Bhaona converted its ideals or look to be more artistic than the previously prevalent religions. Artistic acceptability always prevails over that of religions. This is another striking transformation or feature of English Bhaona.
Criticism & obstacles
The mindsets of people reflect the culture of the said location. Bhaona from the Chinha Jatra to the present day has seen a lot of changes. People are accepting Bhaona in various languages. But some sections of Assamese people are getting foreign language English bizarre. Critics perceived that the theme and presentation of Bhaona get distorted if presented in other languages except Brajawali. Location-wise, sporadic protest meetings are also held. The director defended multi-lingual Bhaona, saying, “Language can’t be a barrier for culture. Even creator Sankardev had not presented Bhaona in the mother tongue Assamese. He used composite language Brajawali for wider publicity.”

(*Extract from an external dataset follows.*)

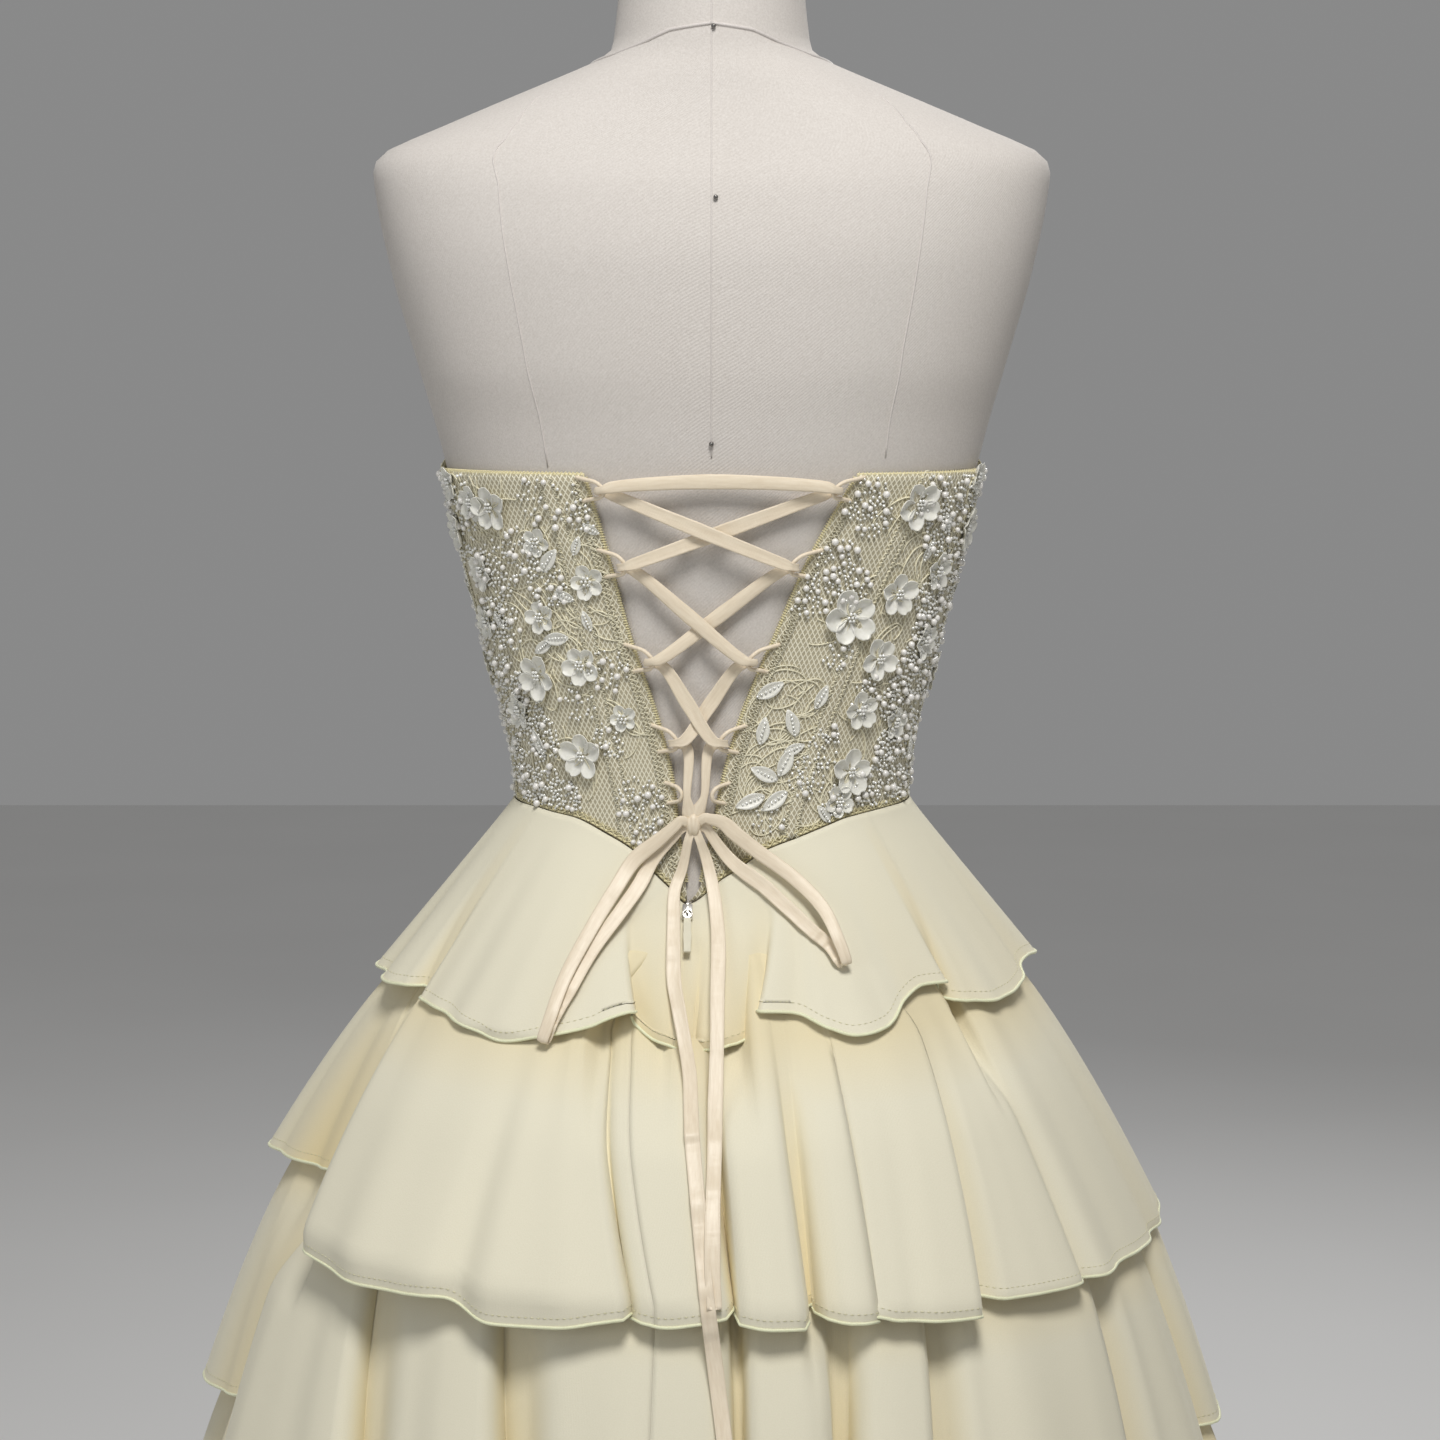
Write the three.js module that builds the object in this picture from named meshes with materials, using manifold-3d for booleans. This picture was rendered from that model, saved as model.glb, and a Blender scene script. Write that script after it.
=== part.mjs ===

Financial scarcity, visa and immigration difficulty for minor students, venue and location arrangements abroad are the most common problematic issues.
To attain revolutionary success, one artiste has to be wealthy, courageous, intelligent and healthy. The first Assamese filmmaker, Rupkonwar Jyoti Prasad Aggarwal, is a good example of this genre.
We plan to continue the performance in more countries and more languages. Inter-country languages connect minds. But translation bears more relevance and closeness to the heart. To establish Sankardev as a cultural maestro on par with Leonardo Da Vinci and Michael Angelo, we need to diversify into multi-dimension as a mission of Assamese.